** begin **

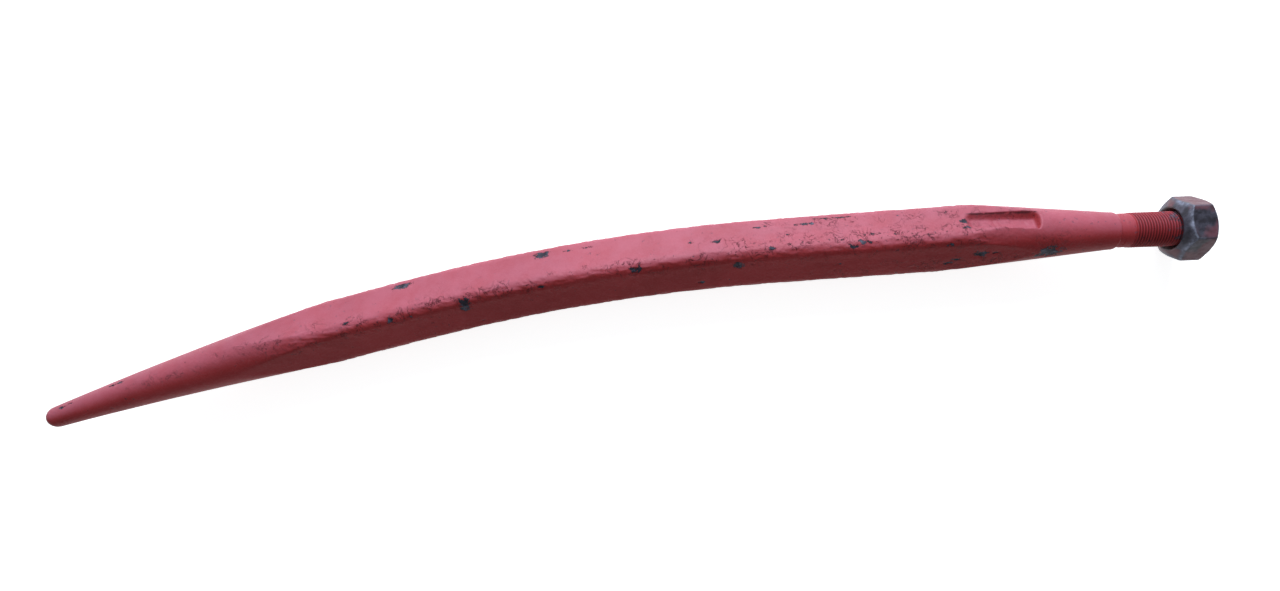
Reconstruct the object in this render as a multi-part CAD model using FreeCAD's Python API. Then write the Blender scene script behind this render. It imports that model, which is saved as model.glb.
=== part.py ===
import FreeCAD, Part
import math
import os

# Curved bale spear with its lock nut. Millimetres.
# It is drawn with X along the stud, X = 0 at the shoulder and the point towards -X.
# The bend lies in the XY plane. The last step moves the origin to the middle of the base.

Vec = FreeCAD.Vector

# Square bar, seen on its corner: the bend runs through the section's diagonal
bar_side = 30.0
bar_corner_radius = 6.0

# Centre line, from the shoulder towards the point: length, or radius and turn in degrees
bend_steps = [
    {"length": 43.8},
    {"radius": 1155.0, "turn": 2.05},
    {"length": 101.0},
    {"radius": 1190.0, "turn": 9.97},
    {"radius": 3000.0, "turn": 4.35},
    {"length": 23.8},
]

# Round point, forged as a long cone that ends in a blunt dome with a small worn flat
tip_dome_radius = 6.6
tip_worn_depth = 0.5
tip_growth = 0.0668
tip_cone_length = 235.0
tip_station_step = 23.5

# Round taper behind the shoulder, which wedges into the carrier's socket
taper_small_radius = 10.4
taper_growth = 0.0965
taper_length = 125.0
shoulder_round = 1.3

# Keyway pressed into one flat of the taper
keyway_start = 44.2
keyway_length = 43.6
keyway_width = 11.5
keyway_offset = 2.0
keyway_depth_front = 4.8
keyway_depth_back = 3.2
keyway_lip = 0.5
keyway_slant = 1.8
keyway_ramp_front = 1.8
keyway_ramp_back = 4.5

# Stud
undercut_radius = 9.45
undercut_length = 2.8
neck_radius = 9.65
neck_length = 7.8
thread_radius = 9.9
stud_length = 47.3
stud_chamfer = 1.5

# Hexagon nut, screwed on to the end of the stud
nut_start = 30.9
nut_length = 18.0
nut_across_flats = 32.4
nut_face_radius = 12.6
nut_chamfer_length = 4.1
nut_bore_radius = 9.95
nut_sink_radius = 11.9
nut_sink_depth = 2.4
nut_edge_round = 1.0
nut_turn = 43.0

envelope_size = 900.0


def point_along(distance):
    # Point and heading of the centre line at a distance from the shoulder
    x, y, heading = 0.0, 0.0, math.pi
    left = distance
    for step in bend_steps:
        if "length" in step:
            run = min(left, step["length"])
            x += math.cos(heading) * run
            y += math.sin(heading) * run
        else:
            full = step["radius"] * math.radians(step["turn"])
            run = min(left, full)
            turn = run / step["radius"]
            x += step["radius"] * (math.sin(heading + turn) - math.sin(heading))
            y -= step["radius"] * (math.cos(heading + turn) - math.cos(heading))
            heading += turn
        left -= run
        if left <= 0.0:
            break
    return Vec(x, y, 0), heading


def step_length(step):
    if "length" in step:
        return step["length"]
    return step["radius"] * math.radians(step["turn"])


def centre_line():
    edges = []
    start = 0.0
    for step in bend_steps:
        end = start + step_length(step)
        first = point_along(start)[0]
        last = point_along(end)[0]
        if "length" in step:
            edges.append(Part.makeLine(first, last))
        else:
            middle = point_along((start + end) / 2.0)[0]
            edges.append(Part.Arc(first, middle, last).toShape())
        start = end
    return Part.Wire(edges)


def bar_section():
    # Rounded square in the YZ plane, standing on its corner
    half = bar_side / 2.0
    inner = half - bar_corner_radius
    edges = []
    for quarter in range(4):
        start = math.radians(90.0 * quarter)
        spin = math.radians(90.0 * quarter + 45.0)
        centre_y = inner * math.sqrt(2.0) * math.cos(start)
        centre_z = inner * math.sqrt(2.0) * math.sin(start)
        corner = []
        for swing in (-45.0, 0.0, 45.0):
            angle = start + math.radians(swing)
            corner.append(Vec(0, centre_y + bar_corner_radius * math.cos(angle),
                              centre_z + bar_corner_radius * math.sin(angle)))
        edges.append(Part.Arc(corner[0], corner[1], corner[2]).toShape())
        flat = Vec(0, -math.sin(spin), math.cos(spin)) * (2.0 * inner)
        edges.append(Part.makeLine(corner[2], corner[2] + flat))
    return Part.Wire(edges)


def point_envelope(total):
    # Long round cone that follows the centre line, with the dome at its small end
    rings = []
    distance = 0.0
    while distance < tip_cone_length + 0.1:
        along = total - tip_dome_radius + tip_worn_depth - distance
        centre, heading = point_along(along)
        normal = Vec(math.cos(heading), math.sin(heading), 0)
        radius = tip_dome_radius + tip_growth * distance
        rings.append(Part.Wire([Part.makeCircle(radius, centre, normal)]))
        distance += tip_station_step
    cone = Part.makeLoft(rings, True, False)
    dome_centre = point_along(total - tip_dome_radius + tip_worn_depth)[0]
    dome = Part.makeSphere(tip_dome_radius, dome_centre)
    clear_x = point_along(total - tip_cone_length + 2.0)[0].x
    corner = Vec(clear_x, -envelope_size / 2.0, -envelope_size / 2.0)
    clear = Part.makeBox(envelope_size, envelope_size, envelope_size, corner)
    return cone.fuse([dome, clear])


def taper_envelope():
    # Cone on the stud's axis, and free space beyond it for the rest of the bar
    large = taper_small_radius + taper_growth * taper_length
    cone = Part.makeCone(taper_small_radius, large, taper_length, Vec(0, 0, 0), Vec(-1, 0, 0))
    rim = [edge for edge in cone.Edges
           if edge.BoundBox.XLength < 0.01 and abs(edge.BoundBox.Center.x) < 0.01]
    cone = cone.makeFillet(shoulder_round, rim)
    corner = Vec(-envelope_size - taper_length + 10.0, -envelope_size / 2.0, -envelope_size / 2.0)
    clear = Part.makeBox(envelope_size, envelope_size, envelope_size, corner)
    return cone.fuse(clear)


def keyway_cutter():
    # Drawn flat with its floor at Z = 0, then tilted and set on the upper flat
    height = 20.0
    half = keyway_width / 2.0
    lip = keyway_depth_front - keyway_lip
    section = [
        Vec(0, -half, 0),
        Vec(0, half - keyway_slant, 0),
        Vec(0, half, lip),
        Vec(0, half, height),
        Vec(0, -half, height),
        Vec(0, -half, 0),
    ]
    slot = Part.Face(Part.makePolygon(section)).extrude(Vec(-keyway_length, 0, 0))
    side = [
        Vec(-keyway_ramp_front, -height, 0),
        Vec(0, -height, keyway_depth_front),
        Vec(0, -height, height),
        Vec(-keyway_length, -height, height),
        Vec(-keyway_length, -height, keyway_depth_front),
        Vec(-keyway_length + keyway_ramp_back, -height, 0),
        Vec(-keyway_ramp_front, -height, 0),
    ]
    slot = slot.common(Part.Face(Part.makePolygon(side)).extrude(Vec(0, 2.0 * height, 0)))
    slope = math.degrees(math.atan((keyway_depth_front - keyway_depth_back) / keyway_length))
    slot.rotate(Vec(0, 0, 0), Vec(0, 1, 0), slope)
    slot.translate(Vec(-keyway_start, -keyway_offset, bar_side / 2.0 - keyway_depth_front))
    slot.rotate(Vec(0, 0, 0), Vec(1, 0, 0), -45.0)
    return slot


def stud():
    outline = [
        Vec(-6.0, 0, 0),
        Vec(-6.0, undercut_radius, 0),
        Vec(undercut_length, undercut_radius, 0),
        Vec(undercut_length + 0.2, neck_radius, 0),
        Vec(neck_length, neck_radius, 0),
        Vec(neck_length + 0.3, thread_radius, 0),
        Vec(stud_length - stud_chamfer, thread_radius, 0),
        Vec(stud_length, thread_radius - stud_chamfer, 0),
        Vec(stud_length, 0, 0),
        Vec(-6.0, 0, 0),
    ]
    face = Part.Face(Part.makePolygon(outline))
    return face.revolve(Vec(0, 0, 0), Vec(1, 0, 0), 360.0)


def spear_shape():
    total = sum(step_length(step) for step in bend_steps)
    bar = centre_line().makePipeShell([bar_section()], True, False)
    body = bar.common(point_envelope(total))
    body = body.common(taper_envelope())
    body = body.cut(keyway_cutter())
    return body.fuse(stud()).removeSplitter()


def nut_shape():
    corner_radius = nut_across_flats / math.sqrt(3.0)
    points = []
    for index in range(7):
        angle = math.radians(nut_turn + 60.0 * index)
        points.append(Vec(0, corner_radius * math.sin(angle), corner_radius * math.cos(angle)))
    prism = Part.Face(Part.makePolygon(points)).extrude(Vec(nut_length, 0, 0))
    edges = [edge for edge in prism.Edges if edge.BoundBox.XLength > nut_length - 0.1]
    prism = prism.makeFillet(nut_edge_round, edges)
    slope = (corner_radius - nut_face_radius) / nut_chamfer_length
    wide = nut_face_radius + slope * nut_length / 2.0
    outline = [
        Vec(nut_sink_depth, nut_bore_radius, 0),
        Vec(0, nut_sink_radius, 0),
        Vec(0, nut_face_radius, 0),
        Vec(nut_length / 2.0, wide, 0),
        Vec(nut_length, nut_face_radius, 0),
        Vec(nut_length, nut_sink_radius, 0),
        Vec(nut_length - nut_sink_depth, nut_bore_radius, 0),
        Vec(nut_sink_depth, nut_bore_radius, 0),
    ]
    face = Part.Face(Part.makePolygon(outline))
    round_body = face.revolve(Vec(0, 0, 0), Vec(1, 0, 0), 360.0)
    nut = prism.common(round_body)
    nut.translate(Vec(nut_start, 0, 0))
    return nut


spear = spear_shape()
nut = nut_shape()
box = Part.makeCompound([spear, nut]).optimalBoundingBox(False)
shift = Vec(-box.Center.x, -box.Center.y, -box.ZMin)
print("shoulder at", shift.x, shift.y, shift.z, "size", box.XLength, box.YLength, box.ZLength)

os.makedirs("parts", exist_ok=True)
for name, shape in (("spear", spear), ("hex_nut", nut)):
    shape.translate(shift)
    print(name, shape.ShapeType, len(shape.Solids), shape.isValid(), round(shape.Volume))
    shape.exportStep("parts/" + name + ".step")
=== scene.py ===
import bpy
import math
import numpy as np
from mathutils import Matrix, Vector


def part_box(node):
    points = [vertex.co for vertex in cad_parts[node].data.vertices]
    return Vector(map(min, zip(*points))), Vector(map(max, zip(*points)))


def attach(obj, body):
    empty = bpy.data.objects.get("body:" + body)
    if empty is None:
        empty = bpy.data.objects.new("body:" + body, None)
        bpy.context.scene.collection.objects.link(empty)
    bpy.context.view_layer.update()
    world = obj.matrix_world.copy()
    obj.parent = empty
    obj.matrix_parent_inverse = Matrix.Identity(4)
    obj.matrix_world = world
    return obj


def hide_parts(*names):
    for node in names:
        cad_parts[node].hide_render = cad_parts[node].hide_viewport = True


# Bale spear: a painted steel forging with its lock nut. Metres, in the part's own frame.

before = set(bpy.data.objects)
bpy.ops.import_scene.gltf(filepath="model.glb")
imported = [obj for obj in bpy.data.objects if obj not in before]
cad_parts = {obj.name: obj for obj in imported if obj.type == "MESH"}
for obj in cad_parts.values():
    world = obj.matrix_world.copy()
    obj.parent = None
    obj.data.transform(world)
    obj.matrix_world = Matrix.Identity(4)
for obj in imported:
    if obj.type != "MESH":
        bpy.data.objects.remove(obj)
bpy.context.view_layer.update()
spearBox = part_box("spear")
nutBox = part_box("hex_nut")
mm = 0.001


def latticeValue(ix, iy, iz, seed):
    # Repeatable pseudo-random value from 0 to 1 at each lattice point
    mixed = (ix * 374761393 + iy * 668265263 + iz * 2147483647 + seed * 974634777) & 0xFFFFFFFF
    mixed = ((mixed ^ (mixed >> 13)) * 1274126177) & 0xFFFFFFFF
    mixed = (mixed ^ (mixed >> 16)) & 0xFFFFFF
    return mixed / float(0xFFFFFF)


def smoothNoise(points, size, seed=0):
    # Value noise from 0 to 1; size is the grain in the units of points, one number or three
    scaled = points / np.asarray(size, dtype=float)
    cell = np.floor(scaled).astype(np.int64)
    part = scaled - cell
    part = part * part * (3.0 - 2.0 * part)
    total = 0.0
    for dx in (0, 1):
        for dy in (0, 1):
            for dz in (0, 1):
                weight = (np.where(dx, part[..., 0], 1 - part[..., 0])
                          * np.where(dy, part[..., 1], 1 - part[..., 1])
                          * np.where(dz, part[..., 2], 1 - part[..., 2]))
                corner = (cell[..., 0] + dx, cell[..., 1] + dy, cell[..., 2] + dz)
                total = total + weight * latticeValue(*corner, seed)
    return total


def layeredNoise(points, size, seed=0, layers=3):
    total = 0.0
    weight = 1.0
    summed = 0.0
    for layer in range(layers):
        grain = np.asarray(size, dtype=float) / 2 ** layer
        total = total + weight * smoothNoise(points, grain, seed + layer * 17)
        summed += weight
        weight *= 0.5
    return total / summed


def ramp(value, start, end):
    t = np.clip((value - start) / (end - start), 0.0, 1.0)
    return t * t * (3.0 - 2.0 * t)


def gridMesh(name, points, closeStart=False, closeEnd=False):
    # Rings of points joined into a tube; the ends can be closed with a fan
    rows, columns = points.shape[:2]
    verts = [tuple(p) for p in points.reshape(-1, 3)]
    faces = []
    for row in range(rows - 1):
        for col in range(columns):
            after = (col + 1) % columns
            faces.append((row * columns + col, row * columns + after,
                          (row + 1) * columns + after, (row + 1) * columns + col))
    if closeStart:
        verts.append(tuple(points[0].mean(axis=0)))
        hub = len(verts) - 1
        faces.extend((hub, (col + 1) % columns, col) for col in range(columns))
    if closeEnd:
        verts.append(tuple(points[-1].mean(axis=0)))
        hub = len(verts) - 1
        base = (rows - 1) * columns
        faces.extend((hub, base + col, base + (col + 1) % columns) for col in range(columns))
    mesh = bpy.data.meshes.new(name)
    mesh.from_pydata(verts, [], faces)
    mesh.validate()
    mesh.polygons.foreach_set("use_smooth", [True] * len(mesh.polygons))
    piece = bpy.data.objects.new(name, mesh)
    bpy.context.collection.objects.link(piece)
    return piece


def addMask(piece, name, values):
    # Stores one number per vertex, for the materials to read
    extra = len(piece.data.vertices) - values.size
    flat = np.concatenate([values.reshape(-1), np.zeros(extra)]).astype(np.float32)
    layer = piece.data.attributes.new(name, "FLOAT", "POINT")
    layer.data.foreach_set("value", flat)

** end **

▶ _GOAL OF THE EXERCISE_:
Copy out exactly the lines running from the one with "spear = spear_shape()" to the one with "obj.matrix_world = Matrix.Identity(4)", including both ends, and nothing more.

▶ _FINISHED EXERCISE_:
spear = spear_shape()
nut = nut_shape()
box = Part.makeCompound([spear, nut]).optimalBoundingBox(False)
shift = Vec(-box.Center.x, -box.Center.y, -box.ZMin)
print("shoulder at", shift.x, shift.y, shift.z, "size", box.XLength, box.YLength, box.ZLength)

os.makedirs("parts", exist_ok=True)
for name, shape in (("spear", spear), ("hex_nut", nut)):
    shape.translate(shift)
    print(name, shape.ShapeType, len(shape.Solids), shape.isValid(), round(shape.Volume))
    shape.exportStep("parts/" + name + ".step")
=== scene.py ===
import bpy
import math
import numpy as np
from mathutils import Matrix, Vector


def part_box(node):
    points = [vertex.co for vertex in cad_parts[node].data.vertices]
    return Vector(map(min, zip(*points))), Vector(map(max, zip(*points)))


def attach(obj, body):
    empty = bpy.data.objects.get("body:" + body)
    if empty is None:
        empty = bpy.data.objects.new("body:" + body, None)
        bpy.context.scene.collection.objects.link(empty)
    bpy.context.view_layer.update()
    world = obj.matrix_world.copy()
    obj.parent = empty
    obj.matrix_parent_inverse = Matrix.Identity(4)
    obj.matrix_world = world
    return obj


def hide_parts(*names):
    for node in names:
        cad_parts[node].hide_render = cad_parts[node].hide_viewport = True


# Bale spear: a painted steel forging with its lock nut. Metres, in the part's own frame.

before = set(bpy.data.objects)
bpy.ops.import_scene.gltf(filepath="model.glb")
imported = [obj for obj in bpy.data.objects if obj not in before]
cad_parts = {obj.name: obj for obj in imported if obj.type == "MESH"}
for obj in cad_parts.values():
    world = obj.matrix_world.copy()
    obj.parent = None
    obj.data.transform(world)
    obj.matrix_world = Matrix.Identity(4)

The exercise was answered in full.